The Thousand Faces of Dunjia Still - Publicity - H 2017
Courtesy of Well Go USA
A peppy but generic fantasy with action too reliant on CG.

Martial arts legends Yuen Wo Ping and Tsui Hark step away from their roots for an effects-heavy fantasy adventure.

Members of an ancient clan of do-gooders must retrieve an all-powerful magic orb in order to restore peace and order to the — well, you know the drill — in The Thousand Faces of Dunjia, a lively if very familiar-feeling fantasy adventure from writer/producer Tsui Hark and director Yuen Wo Ping. Those two names will ensure attention in the West to this aspiring franchise-starter; but Americans who know Yuen for his thrilling fight work in Kill Bill, The Grandmaster, Drunken Master and countless other films will not see his signature here. Viewers with a high tolerance for computer-generated fantasy are the target this time, and may well enjoy the ride.

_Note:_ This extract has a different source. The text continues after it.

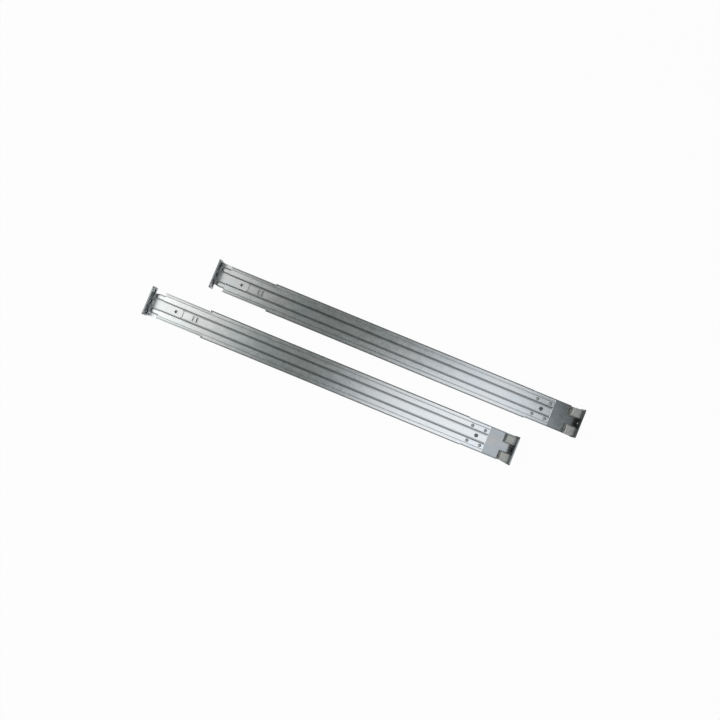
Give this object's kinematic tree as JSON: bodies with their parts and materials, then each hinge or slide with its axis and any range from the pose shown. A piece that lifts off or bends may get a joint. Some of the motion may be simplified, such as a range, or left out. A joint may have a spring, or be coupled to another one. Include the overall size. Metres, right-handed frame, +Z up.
{
  "type": "sliding server rail pair",
  "caption": "Pair of full-extension ball-bearing server rack slides with flanged front brackets and depth-adjustable rear brackets, lying side by side.",
  "frame": {"origin": "centre of the pair's footprint, on the surface that the rails lie on", "axes": "+X along the rails from rear flange to front flange, +Y from the left rail to the right rail, +Z up, out of the cabinet-side faces"},
  "size_m": [0.649, 0.117, 0.034],
  "materials": {
    "carrier_zinc": "zinc-plated, satin",
    "slide_zinc": "zinc-plated, satin",
    "bracket_zinc": "bright zinc",
    "block_zinc": "die-cast zinc, matt",
    "rivet_steel": "zinc-plated",
    "screw_steel": "black oxide",
    "ball_steel": "polished",
    "cage_steel": "stamped, zinc-plated",
    "spring_steel": "bare spring steel",
    "lever_steel": "zinc-plated",
    "bumper_plastic": "moulded"
  },
  "bodies": {
    "root": {"left_carrier": "carrier_zinc", "left_outer_member": "slide_zinc", "left_front_bracket": "bracket_zinc", "left_nut_blocks": "block_zinc", "left_front_rivets": "rivet_steel", "left_carrier_screw": "screw_steel", "left_rear_bumper": "bumper_plastic", "right_carrier": "carrier_zinc", "right_outer_member": "slide_zinc", "right_front_bracket": "bracket_zinc", "right_nut_blocks": "block_zinc", "right_front_rivets": "rivet_steel", "right_carrier_screw": "screw_steel", "right_rear_bumper": "bumper_plastic"},
    "left_middle": {"left_middle_member": "slide_zinc"},
    "left_inner": {"left_inner_member": "slide_zinc", "left_lever_pin": "rivet_steel", "left_lever_spring": "spring_steel", "left_spring_rivet": "rivet_steel"},
    "left_lever": {"left_release_lever": "lever_steel"},
    "left_outer_cage": {"left_outer_cage": "cage_steel", "left_outer_balls": "ball_steel"},
    "left_inner_cage": {"left_inner_cage": "cage_steel", "left_inner_balls": "ball_steel"},
    "left_rear_bracket": {"left_rear_bracket": "bracket_zinc"},
    "right_middle": {"right_middle_member": "slide_zinc"},
    "right_inner": {"right_inner_member": "slide_zinc", "right_lever_pin": "rivet_steel", "right_lever_spring": "spring_steel", "right_spring_rivet": "rivet_steel"},
    "right_lever": {"right_release_lever": "lever_steel"},
    "right_outer_cage": {"right_outer_cage": "cage_steel", "right_outer_balls": "ball_steel"},
    "right_inner_cage": {"right_inner_cage": "cage_steel", "right_inner_balls": "ball_steel"},
    "right_rear_bracket": {"right_rear_bracket": "bracket_zinc"}
  },
  "joints": [
    {"name": "left_middle_slide", "type": "slide", "parent": "root", "child": "left_middle", "axis": [1, 0, 0], "range_m": [0, 0.27]},
    {"name": "left_inner_slide", "type": "slide", "parent": "left_middle", "child": "left_inner", "axis": [1, 0, 0], "range_m": [0, 0.27]},
    {"name": "left_outer_cage_slide", "type": "slide", "parent": "root", "child": "left_outer_cage", "axis": [1, 0, 0], "range_m": [0, 0.135]},
    {"name": "left_inner_cage_slide", "type": "slide", "parent": "left_middle", "child": "left_inner_cage", "axis": [1, 0, 0], "range_m": [0, 0.135]},
    {"name": "left_rear_bracket_slide", "type": "slide", "parent": "root", "child": "left_rear_bracket", "axis": [-1, 0, 0], "range_m": [0, 0.25]},
    {"name": "left_lever_hinge", "type": "hinge", "parent": "left_inner", "child": "left_lever", "pos_m": [-0.1243, -0.0365, 0.004], "axis": [0, -1, 0], "range_deg": [0, 5]},
    {"name": "right_middle_slide", "type": "slide", "parent": "root", "child": "right_middle", "axis": [1, 0, 0], "range_m": [0, 0.27]},
    {"name": "right_inner_slide", "type": "slide", "parent": "right_middle", "child": "right_inner", "axis": [1, 0, 0], "range_m": [0, 0.27]},
    {"name": "right_outer_cage_slide", "type": "slide", "parent": "root", "child": "right_outer_cage", "axis": [1, 0, 0], "range_m": [0, 0.135]},
    {"name": "right_inner_cage_slide", "type": "slide", "parent": "right_middle", "child": "right_inner_cage", "axis": [1, 0, 0], "range_m": [0, 0.135]},
    {"name": "right_rear_bracket_slide", "type": "slide", "parent": "root", "child": "right_rear_bracket", "axis": [-1, 0, 0], "range_m": [0, 0.25]},
    {"name": "right_lever_hinge", "type": "hinge", "parent": "right_inner", "child": "right_lever", "pos_m": [-0.0503, 0.0365, 0.004], "axis": [0, -1, 0], "range_deg": [0, 5]}
  ],
  "couplings": [
    {"joint": "left_outer_cage_slide", "follows": "left_middle_slide", "ratio": 0.5},
    {"joint": "left_inner_cage_slide", "follows": "left_inner_slide", "ratio": 0.5},
    {"joint": "right_outer_cage_slide", "follows": "right_middle_slide", "ratio": 0.5},
    {"joint": "right_inner_cage_slide", "follows": "right_inner_slide", "ratio": 0.5}
  ]
}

Hong Kong pop star Aarif Lee plays Dao, an enthusiastic rookie constable who is being hazed by his elders — sent throughout the countryside pursuing villains who don't exist — when he encounters a real challenge: a magic, three-eyed fish that can swell to the size of a man and appears to be part of some evil conspiracy.

The ensuing fight introduces him to a mysterious woman called Dragonfly (Ni Ni, of The Flowers of War), a member of the Wuyin clan. Despite her efforts to avoid him, the two continue to cross paths, and when a monster chops an arm and a leg off Dao, Dragonfly is forced to introduce him to her brother Zhuge and the rest of the Wuyin team. (Tsui's screenplay invests little in this motley handful of associates; aside from Zhuge and Dragonfly and the leader Big Brother, the warriors get little to do.)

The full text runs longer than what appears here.